In fact, a break lower into the noon hour fell 7 points to test the setup’s 1286.25 target. Isolating the probe to the noon hour could have been as bullish as the overnight dip’s isolation could have been. But neither seems to be. This afternoon’s 1289.75 bias-down signal triggered, and an attempt to invalidate it just failed.
Trending aggressively would be unusual ahead of tomorrow morning’s Employment Situation report. So, while a recovery today may not be likely, a bottom today is still possible. But bottoming at all isn’t required, as that needed at least to greet Payrolls already in rally mode.
Mid-day Update… Stuck in the muddle.
Post-open reversal down hasn’t recovered, with FOMC looming.
This morning’s 2100.50 bias-down signal held its test to signal no-bias, putting into play an offsetting test of the 2109.50 bias-up signal. Attacking it to 2106.50 does not satisfy it.
It could have been rejected by breaking under 2100.50 by 10:30, but it was still being overlapped. Probed, but overlapped. Exiting the bias environment at 11:30 under the 2094.75 bias-down target could have invalidated it, too. But despite the bias environment developing under the opening range, it didn’t trend down to the bias-down target, let alone break it.
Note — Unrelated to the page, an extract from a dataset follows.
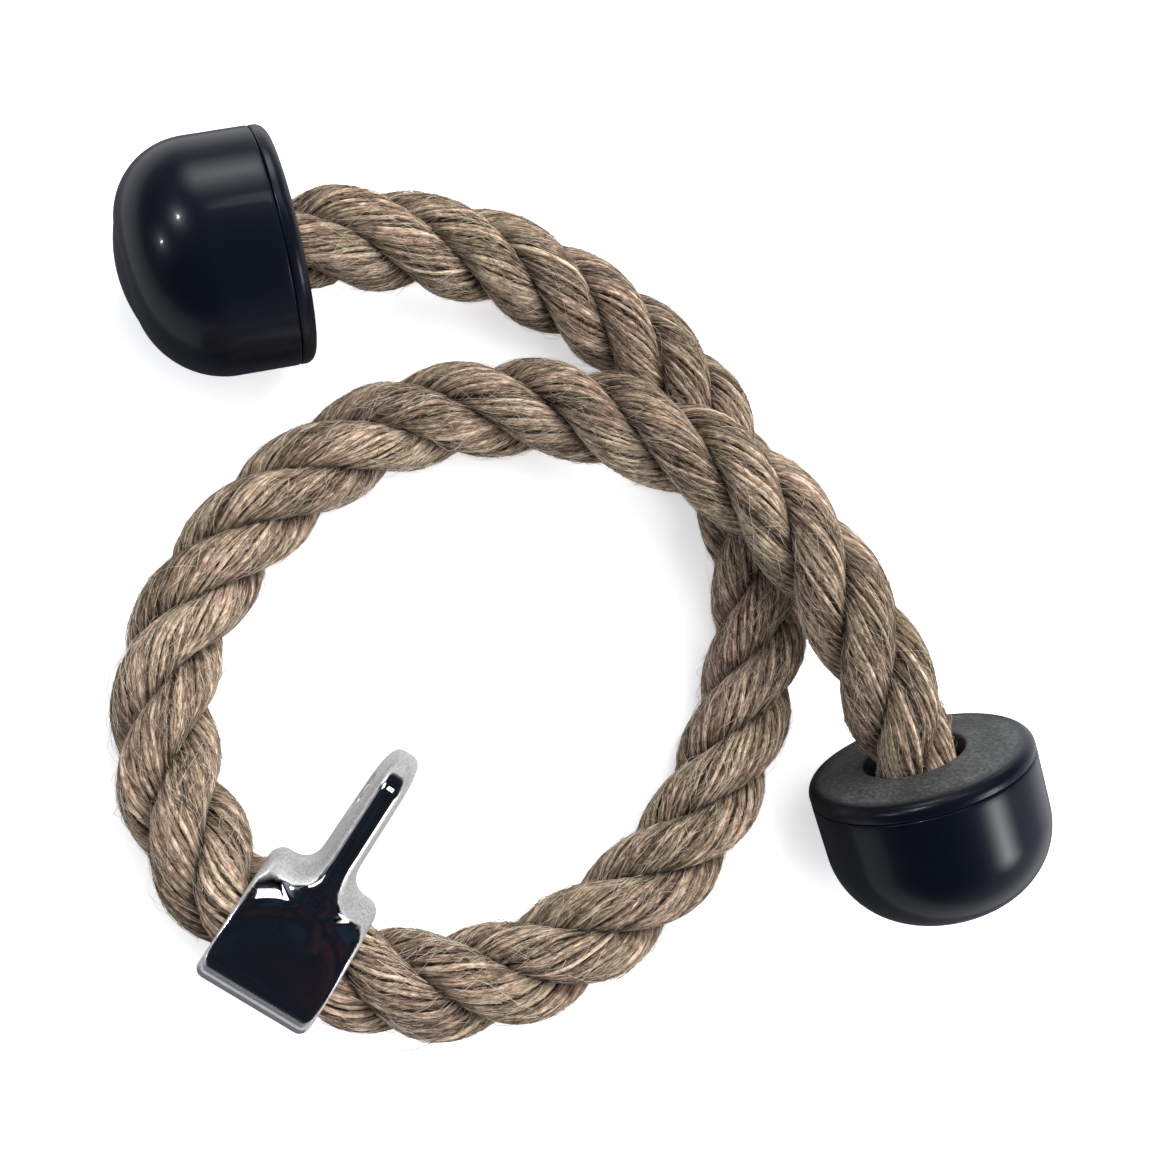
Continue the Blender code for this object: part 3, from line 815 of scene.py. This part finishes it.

A test of this morning’s 2109.50 bias-up signal has become “unfinished business above” that requires eventual test.
Meanwhile, an opportunity to isolate the bias environment’s dip was not exploited. Exiting the noon hour and entering the afternoon’s bias environment above a prior high like 2102.50 may yet trap shorts. Otherwise, fresh lows at 2093.50 are likely, and a retest of yesterday’s 2091.00 low would likely break lower to 2082.00 or deeper.
The FOMC policy statement is a wild card. A negative reaction is likely since pessimism hasn’t been fulfilled or rejected — price simply remains depressed. The statement isn’t likely to raise rates, but it is likely to speak in hawkish tones. There’s reason for a knee-jerk reaction down, and little reason not to recover it.